I just work on staying in my own lane, meeting people along the journey, being the best steward of capital I can be, the best angel I can be, but not overly putting anyone on a pedestal, I think that's where you run into danger.
It's not about looking at someone else's path. The best angels and the best VCs create their own path. You're not going to do very well if you copy other people. You’ve got to think about things your own way and just have conviction.
I also try not to call people mentors because I also bring something to the table. I like to think of them as friends that are further in their career and I'm earlier in my career, but I'm really mindful of the power dynamic.
When you call someone a mentor, it may seem like they are doing you a favor by hopping on with you, but in reality, it should be in their best interest to help and get to know you. You have something valuable to bring to the table! And so I consider many of my mentors to be friends who are just further along in their careers.
I have two really big pieces of advice.
If you're a computer science enthusiast who loves building apps, let people know about you! People should know that about you, so that the coolest apps out there can find you and bring you on their cap table.
The analogy of needing a personal brand/distribution as an angel is similar to the analogy people often make about marketing a product after starting a company.

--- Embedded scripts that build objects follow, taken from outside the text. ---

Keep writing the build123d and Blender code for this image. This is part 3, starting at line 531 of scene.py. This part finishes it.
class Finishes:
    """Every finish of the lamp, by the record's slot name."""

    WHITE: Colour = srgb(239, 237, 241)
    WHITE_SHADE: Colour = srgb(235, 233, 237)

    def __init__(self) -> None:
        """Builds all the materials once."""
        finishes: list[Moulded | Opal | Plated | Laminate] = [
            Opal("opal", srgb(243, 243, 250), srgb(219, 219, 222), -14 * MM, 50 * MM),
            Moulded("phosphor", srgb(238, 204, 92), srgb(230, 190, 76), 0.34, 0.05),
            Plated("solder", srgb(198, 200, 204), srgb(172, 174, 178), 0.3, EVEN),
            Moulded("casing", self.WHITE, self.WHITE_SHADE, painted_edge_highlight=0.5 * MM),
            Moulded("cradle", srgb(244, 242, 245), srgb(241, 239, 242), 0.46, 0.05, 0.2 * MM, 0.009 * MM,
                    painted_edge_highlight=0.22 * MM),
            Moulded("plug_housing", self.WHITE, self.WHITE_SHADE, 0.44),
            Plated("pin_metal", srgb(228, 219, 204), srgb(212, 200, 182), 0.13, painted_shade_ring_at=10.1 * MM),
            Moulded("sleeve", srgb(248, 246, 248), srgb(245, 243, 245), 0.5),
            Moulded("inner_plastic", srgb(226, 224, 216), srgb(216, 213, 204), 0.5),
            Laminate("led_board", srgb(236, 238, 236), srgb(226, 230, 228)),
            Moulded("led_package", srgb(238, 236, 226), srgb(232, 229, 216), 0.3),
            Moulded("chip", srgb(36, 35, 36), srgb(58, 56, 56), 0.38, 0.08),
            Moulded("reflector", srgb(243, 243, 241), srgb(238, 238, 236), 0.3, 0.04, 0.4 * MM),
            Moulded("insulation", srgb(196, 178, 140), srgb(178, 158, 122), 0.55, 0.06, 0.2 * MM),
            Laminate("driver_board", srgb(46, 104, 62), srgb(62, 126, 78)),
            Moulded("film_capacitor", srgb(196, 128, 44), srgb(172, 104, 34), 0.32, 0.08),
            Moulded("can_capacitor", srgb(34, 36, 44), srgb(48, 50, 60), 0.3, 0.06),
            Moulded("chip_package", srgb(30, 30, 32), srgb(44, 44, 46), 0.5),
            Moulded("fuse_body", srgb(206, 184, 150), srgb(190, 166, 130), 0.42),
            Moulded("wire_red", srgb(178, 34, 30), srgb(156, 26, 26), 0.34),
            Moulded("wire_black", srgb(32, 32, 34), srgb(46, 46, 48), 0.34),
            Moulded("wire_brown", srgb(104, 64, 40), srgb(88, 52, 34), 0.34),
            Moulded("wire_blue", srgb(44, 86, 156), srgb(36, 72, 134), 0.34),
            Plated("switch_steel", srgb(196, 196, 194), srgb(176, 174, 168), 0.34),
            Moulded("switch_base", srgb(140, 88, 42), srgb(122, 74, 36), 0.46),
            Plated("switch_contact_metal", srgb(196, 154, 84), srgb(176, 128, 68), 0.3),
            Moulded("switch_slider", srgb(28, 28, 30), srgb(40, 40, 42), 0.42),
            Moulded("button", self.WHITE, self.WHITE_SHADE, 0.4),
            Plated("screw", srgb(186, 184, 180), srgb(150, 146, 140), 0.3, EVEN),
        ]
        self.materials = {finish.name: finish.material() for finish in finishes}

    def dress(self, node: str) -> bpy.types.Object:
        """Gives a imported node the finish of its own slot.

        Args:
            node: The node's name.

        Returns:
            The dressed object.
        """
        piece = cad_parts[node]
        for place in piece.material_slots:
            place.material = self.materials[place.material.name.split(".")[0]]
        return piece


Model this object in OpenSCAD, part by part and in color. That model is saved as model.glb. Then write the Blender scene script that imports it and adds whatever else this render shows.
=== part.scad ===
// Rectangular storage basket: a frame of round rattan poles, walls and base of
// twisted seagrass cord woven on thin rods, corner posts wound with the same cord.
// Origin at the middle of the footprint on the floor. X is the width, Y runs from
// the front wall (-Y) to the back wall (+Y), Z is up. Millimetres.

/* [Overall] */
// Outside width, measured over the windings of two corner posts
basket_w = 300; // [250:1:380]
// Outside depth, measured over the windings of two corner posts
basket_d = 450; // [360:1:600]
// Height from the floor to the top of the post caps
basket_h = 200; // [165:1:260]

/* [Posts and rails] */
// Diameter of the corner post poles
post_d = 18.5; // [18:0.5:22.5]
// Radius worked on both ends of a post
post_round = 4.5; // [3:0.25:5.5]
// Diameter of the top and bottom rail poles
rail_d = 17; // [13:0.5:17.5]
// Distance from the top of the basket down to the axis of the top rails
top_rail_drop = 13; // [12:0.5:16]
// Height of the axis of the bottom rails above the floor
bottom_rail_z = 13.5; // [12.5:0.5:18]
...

Building a product alone is not enough to attract customers - you need marketing.
The same applies to angel investing. If you want an A+ founder to make room for you on a cap table, they need to know you exist which often requires having some form of a personal brand.
Building a personal brand takes so many forms - it could be through previously working at a tech company in a more senior role with a strong reputation, writing blog posts about what you care about, starting or going on a podcast to talk about what you care about, posting on Twitter, sharing your thoughts in a newsletter, etc.
The best founders often don’t need to take small angel checks, but they make room for people who will be especially helpful!